Bruder und Tochter des verstorbenen polnischen Präsidenten Lech Kaczynski haben eine Klage gegen die Einstellung der Untersuchungen eingebracht.
Ein Warschauer Gericht hat der Staatsanwaltschaft aufgetragen, erneut Ermittlungen wegen der mutmaßlich mangelhaften Organisation des Unglücksflugs nach Smolensk vom April 2010 wieder aufzunehmen. Grund ist eine Klage gegen das Ermittlungs-Aus reichten Jaroslaw Kaczynski und Marta Kaczynska ein - Bruder und Tochter von Präsident Lech Kaczynski, der bei der Katastrophe ums Leben gekommen war. Die Untersuchungen waren im Juni 2012 eingestellt worden.
Das Gericht gab den Familienangehörigen des verstorbenen Präsidenten den Status von Geschädigten, was die Staatsanwaltschaft früher verweigert hatte. Richterin Anna Tyszkiewicz teilte am Mittwoch in der Begründung des Urteils mit, dass die Staatsanwaltschaft erst nach der Zulassung der Geschädigten zu den Ermittlungen und nach ihrer möglichen Beweisinitiative eine Endentscheidung in der Sache treffen darf.
Die Staatsanwaltschaft behauptete bisher, dass bei den Ermittlungen nur der Staat als Geschädigter betrachtet werden könnte.
Ex-Chef der Premierkanzlei unter Druck
Beobachtern zufolge bringt das Urteil den ehemaligen Chef der Premierkanzlei, Tomasz Arabski, der für die Organisation des Fluges nach Smolensk verantwortlich war, unter Druck. Er bewirbt sich derzeit für den Posten des polnischen Botschafters in Madrid. Die Oberste Kontrollkammer (NIK) kam im März 2012 zum Schluss, dass der tragische Flug der polnischen Regierungsmaschine nach Smolensk im April 2010 nicht hätte zustande kommen dürfen.

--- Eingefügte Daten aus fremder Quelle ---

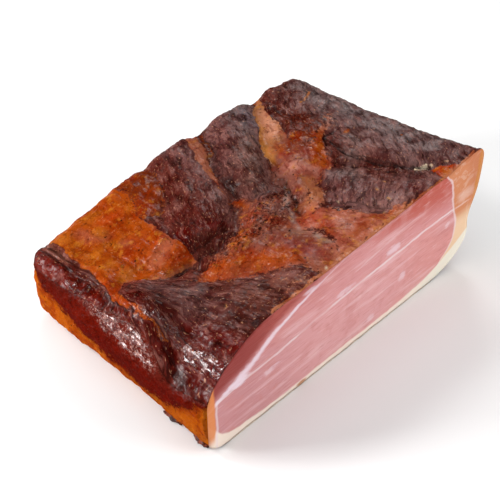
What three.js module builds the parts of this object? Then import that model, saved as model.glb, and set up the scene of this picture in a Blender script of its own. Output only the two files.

Die NIK stellte in einem Bericht fest, dass in der Organisation des Prominententransports klare Vorschriften fehlten und die existierenden nicht eingehalten wurden. Deshalb machten laut NIK einzelne Staatsinstitutionen (u.a. Premier-, Präsidial- und Parlamentskanzleien, Außen-, Innen- und Verteidigungsministerien, das Kommando der Luftwaffe und das Büro für den Schutz der Regierung, BOR), die in verschiedenem Maß an der Organisation der Reisen der wichtigsten Staatsbeamten beteiligt waren, zahlreiche Fehler. Der Mangel an konkreten Vorschriften erschwerte insbesondere die Zusammenarbeit der Institutionen.
NIK kam jedoch zum Schluss, dass die Premierkanzlei für die Organisation des Prominententransports verantwortlich war und in erster Linie sie am Chaos schuld sei.
Smolensk-Unglück
Bei dem Flugzeugabsturz vor der westrussischen Stadt Smolensk waren am 10. April 2010 alle 96 Insassen der Maschine ums Leben gekommen, darunter der polnische Staatspräsident Lech Kaczynski, dessen Ehefrau und zahlreiche weitere hohe Staatsfunktionäre. Die polnische Regierungskommission, die im Juli 2011 ihren Bericht veröffentlichte, sieht Fehler der Piloten als wesentliche Ursache für den Absturz.